▸ **Task directions**: The listing must be reproduced in full, exactly as it stands.

⟨

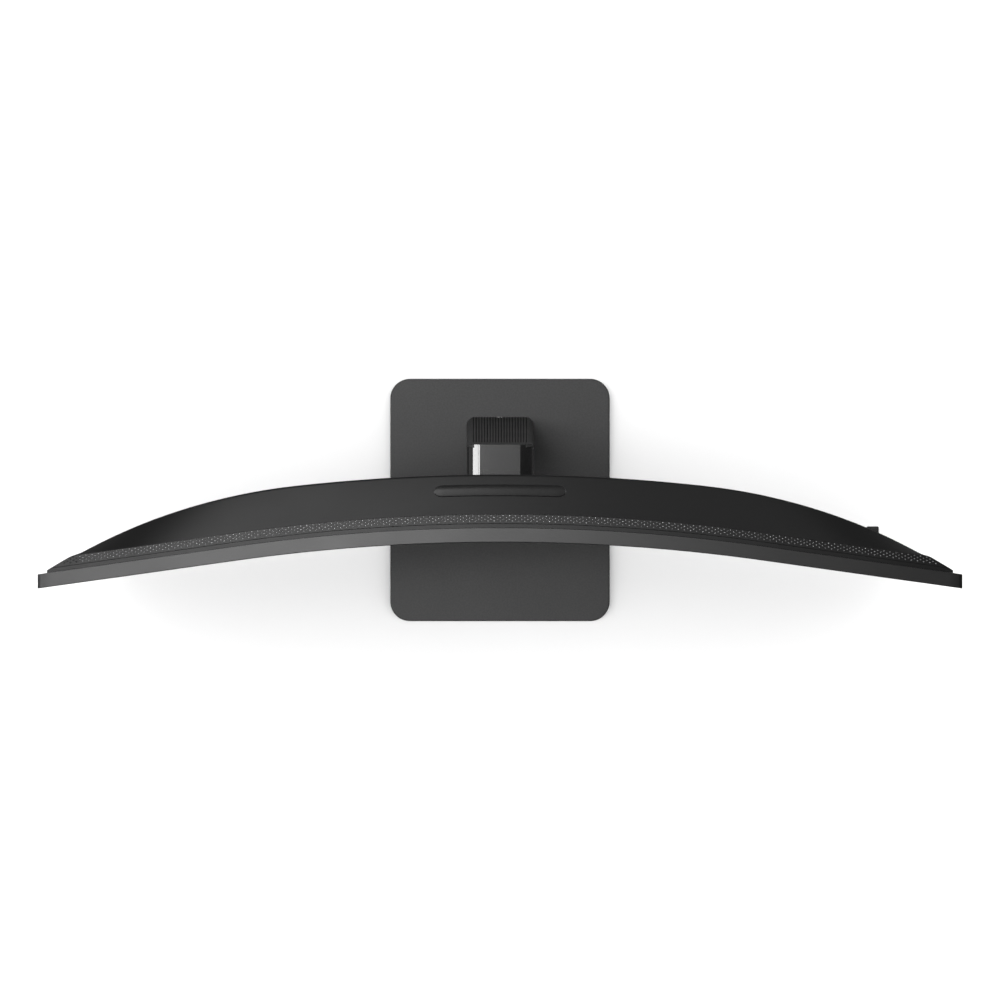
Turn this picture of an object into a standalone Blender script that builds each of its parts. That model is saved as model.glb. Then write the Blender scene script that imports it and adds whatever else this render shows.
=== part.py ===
"""Curved extra-wide computer monitor on a height-adjusting stand. Metres, +Z up, screen facing -Y.

The origin is on the surface that the stand rests on, under the middle of the base plate.
"""

import math

import bmesh
import bpy
from mathutils import Matrix, Vector

# ---------------------------------------------------------------- fits
GAP = 0.0003            # between pieces that touch
RUN = 0.0006            # between pieces that move past each other
OVER = 0.004            # how far a cutter runs past the face it cuts

# ---------------------------------------------------------------- head
HEAD_WIDTH = 0.810
HEAD_HEIGHT = 0.364
HEAD_BOTTOM = 0.036     # lowest setting of the stand
HEAD_CORNER = 0.004
SEAM_Y = -0.0245        # joint between front frame and rear cover, on the middle line
CURVE_RADIUS = 1.660    # of the middle of the screen; the wings run straight on from it
CURVE_HALF = 0.231
SLAB_STEPS = 20

FRAME_DEPTH = 0.0125
FRAME_WALL = 0.0022
LEDGE_WIDTH = 0.012
LEDGE_THICKNESS = 0.003
PANEL_RECESS = 0.0004
PANEL_THICKNESS = 0.0020
DIFFUSER_THICKNESS = 0.0012
GUIDE_THICKNESS = 0.0030
LED_HEIGHT = 0.004
TRAY_THICKNESS = 0.0009
POWER_LIGHT = (0.008, 0.002)
POWER_LIGHT_DEPTH = 0.0049      # behind the frame's front
POWER_LIGHT_INSET = 0.075

# ---------------------------------------------------------------- rear cover
COVER_DEPTH = 0.0471
COVER_WALL = 0.0022
COVER_INSET = 0.0012
COVER_END = 0.0085       # how far the cover stops short of the head's end
FADE_END = 0.0026       # how far short of it the dome's depth would run out
DOME_HALF = 0.175       # half-width of full depth
DOME_POWER = 2.4
COVER_STEPS = 36
FLANGE = 0.0120         # level strip behind the seam, which holds the vent
FLANGE_MARGIN = 0.0004  # of depth left for the slope at the cover's ends
TOP_SLOPE = 0.040       # height of the slope between the flange and the upright back
BOTTOM_SLOPE = 0.055
BADGE_LENGTH = 0.116
BADGE_WIDTH = 0.015
BADGE_THICKNESS = 0.0010
BADGE_PROUD = 0.0005
BADGE_REACH = 0.60      # place on the slope, as a share of it

# ---------------------------------------------------------------- tilt hinge
HINGE_SINK = 0.0166     # hinge axis in front of the cover's upright back
HINGE_RISE = 0.018      # hinge axis above the head's middle
PIN_RADIUS = 0.004
PIN_HEAD = 0.0065
PIN_HEAD_THICKNESS = 0.002
BARREL_RADIUS = 0.009
BARREL_HALF = 0.0183
WASHER_THICKNESS = 0.0011
EAR_RADIUS = 0.011
EAR_THICKNESS = 0.003
RECESS_HALF = 0.036
RECESS_BELOW = 0.040    # room under and over the hinge axis for the head to tilt
RECESS_ABOVE = 0.048
LINER_WALL = 0.0018
MOUNT_REACH = 0.0200     # from the hinge axis to the front of the mount plate
MOUNT_THICKNESS = 0.0020
MOUNT_HALF = 0.080
MOUNT_HEIGHT = 0.130
BOSS_RADIUS = 0.0045
BRACKET_THICKNESS = 0.0025
BRACKET_BORDER = 0.006  # of the tilt bracket's plate, above and below its ears

# ---------------------------------------------------------------- electronics
BOARD_THICKNESS = 0.0016
BOARD_DEPTH = 0.0040     # behind the seam
BOARD_X = 0.160         # middle of the boards and the port bay, either side of the hinge
MAIN_BOARD = (0.130, 0.090)
POWER_BOARD = (0.110, 0.100)
BAY_HALF = 0.065
BAY_BOTTOM = 0.062
BAY_TOP = 0.112
BAY_FLOOR = 0.0125      # behind the seam
BAY_WALL = 0.0016
# Name, place along the bay, width and height; then side and bore.
FLAT_SOCKETS = (("hdmi_socket_1", -0.046, 0.0150, 0.0058), ("hdmi_socket_2", -0.022, 0.0150, 0.0058),
                ("display_port_socket", 0.002, 0.0164, 0.0062))
ROUND_SOCKETS = (("sound_jack", 0.024, 0.0072, 0.0036), ("power_jack", 0.046, 0.0105, 0.0064))
SOCKET_REACH = 0.0008   # how far a socket stands out of the bay's ceiling
SOCKET_LENGTH = 0.012
SOCKET_STANDOFF = 0.0125 # from the board's face to the middle of its sockets
SOCKET_WALL = 0.0006
TONGUE = 0.0012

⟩

▸ **Result for this task**:
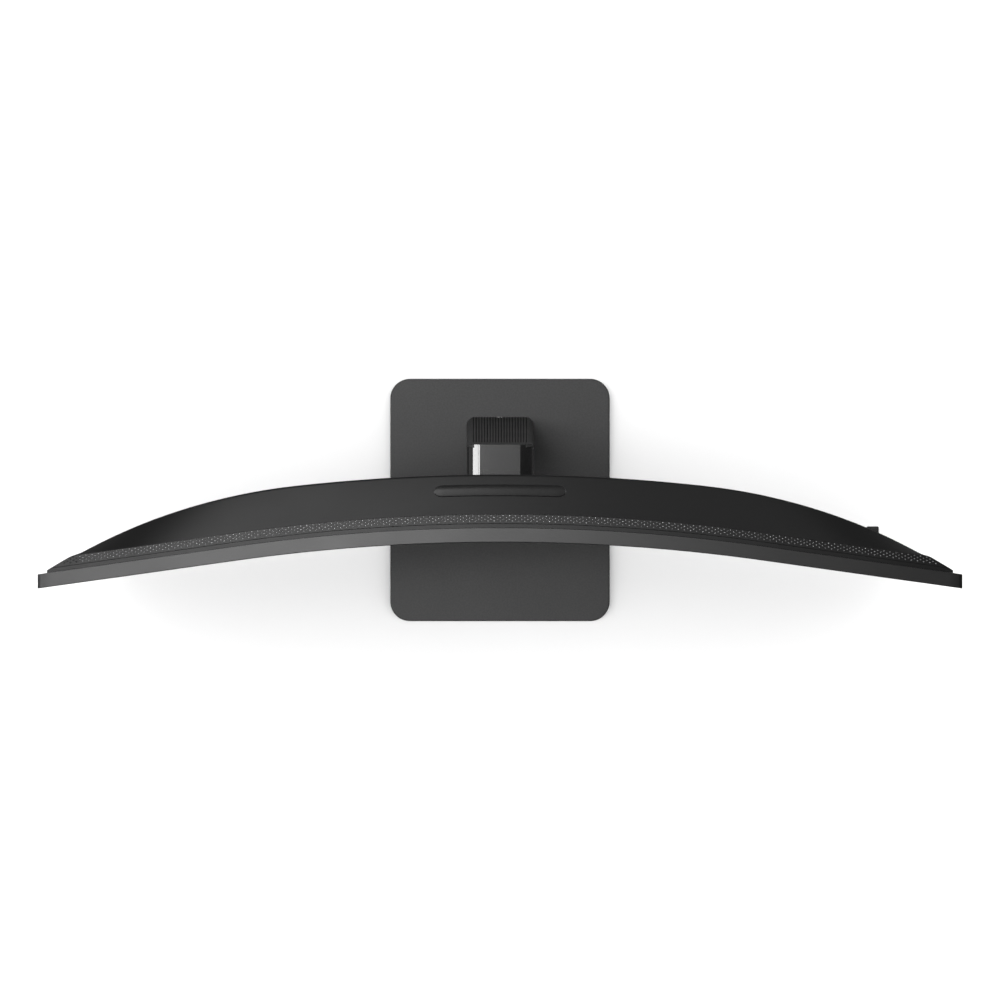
Turn this picture of an object into a standalone Blender script that builds each of its parts. That model is saved as model.glb. Then write the Blender scene script that imports it and adds whatever else this render shows.
=== part.py ===
"""Curved extra-wide computer monitor on a height-adjusting stand. Metres, +Z up, screen facing -Y.

The origin is on the surface that the stand rests on, under the middle of the base plate.
"""

import math

import bmesh
import bpy
from mathutils import Matrix, Vector

# ---------------------------------------------------------------- fits
GAP = 0.0003            # between pieces that touch
RUN = 0.0006            # between pieces that move past each other
OVER = 0.004            # how far a cutter runs past the face it cuts

# ---------------------------------------------------------------- head
HEAD_WIDTH = 0.810
HEAD_HEIGHT = 0.364
HEAD_BOTTOM = 0.036     # lowest setting of the stand
HEAD_CORNER = 0.004
SEAM_Y = -0.0245        # joint between front frame and rear cover, on the middle line
CURVE_RADIUS = 1.660    # of the middle of the screen; the wings run straight on from it
CURVE_HALF = 0.231
SLAB_STEPS = 20

FRAME_DEPTH = 0.0125
FRAME_WALL = 0.0022
LEDGE_WIDTH = 0.012
LEDGE_THICKNESS = 0.003
PANEL_RECESS = 0.0004
PANEL_THICKNESS = 0.0020
DIFFUSER_THICKNESS = 0.0012
GUIDE_THICKNESS = 0.0030
LED_HEIGHT = 0.004
TRAY_THICKNESS = 0.0009
POWER_LIGHT = (0.008, 0.002)
POWER_LIGHT_DEPTH = 0.0049      # behind the frame's front
POWER_LIGHT_INSET = 0.075

# ---------------------------------------------------------------- rear cover
COVER_DEPTH = 0.0471
COVER_WALL = 0.0022
COVER_INSET = 0.0012
COVER_END = 0.0085       # how far the cover stops short of the head's end
FADE_END = 0.0026       # how far short of it the dome's depth would run out
DOME_HALF = 0.175       # half-width of full depth
DOME_POWER = 2.4
COVER_STEPS = 36
FLANGE = 0.0120         # level strip behind the seam, which holds the vent
FLANGE_MARGIN = 0.0004  # of depth left for the slope at the cover's ends
TOP_SLOPE = 0.040       # height of the slope between the flange and the upright back
BOTTOM_SLOPE = 0.055
BADGE_LENGTH = 0.116
BADGE_WIDTH = 0.015
BADGE_THICKNESS = 0.0010
BADGE_PROUD = 0.0005
BADGE_REACH = 0.60      # place on the slope, as a share of it

# ---------------------------------------------------------------- tilt hinge
HINGE_SINK = 0.0166     # hinge axis in front of the cover's upright back
HINGE_RISE = 0.018      # hinge axis above the head's middle
PIN_RADIUS = 0.004
PIN_HEAD = 0.0065
PIN_HEAD_THICKNESS = 0.002
BARREL_RADIUS = 0.009
BARREL_HALF = 0.0183
WASHER_THICKNESS = 0.0011
EAR_RADIUS = 0.011
EAR_THICKNESS = 0.003
RECESS_HALF = 0.036
RECESS_BELOW = 0.040    # room under and over the hinge axis for the head to tilt
RECESS_ABOVE = 0.048
LINER_WALL = 0.0018
MOUNT_REACH = 0.0200     # from the hinge axis to the front of the mount plate
MOUNT_THICKNESS = 0.0020
MOUNT_HALF = 0.080
MOUNT_HEIGHT = 0.130
BOSS_RADIUS = 0.0045
BRACKET_THICKNESS = 0.0025
BRACKET_BORDER = 0.006  # of the tilt bracket's plate, above and below its ears

# ---------------------------------------------------------------- electronics
BOARD_THICKNESS = 0.0016
BOARD_DEPTH = 0.0040     # behind the seam
BOARD_X = 0.160         # middle of the boards and the port bay, either side of the hinge
MAIN_BOARD = (0.130, 0.090)
POWER_BOARD = (0.110, 0.100)
BAY_HALF = 0.065
BAY_BOTTOM = 0.062
BAY_TOP = 0.112
BAY_FLOOR = 0.0125      # behind the seam
BAY_WALL = 0.0016
# Name, place along the bay, width and height; then side and bore.
FLAT_SOCKETS = (("hdmi_socket_1", -0.046, 0.0150, 0.0058), ("hdmi_socket_2", -0.022, 0.0150, 0.0058),
                ("display_port_socket", 0.002, 0.0164, 0.0062))
ROUND_SOCKETS = (("sound_jack", 0.024, 0.0072, 0.0036), ("power_jack", 0.046, 0.0105, 0.0064))
SOCKET_REACH = 0.0008   # how far a socket stands out of the bay's ceiling
SOCKET_LENGTH = 0.012
SOCKET_STANDOFF = 0.0125 # from the board's face to the middle of its sockets
SOCKET_WALL = 0.0006
TONGUE = 0.0012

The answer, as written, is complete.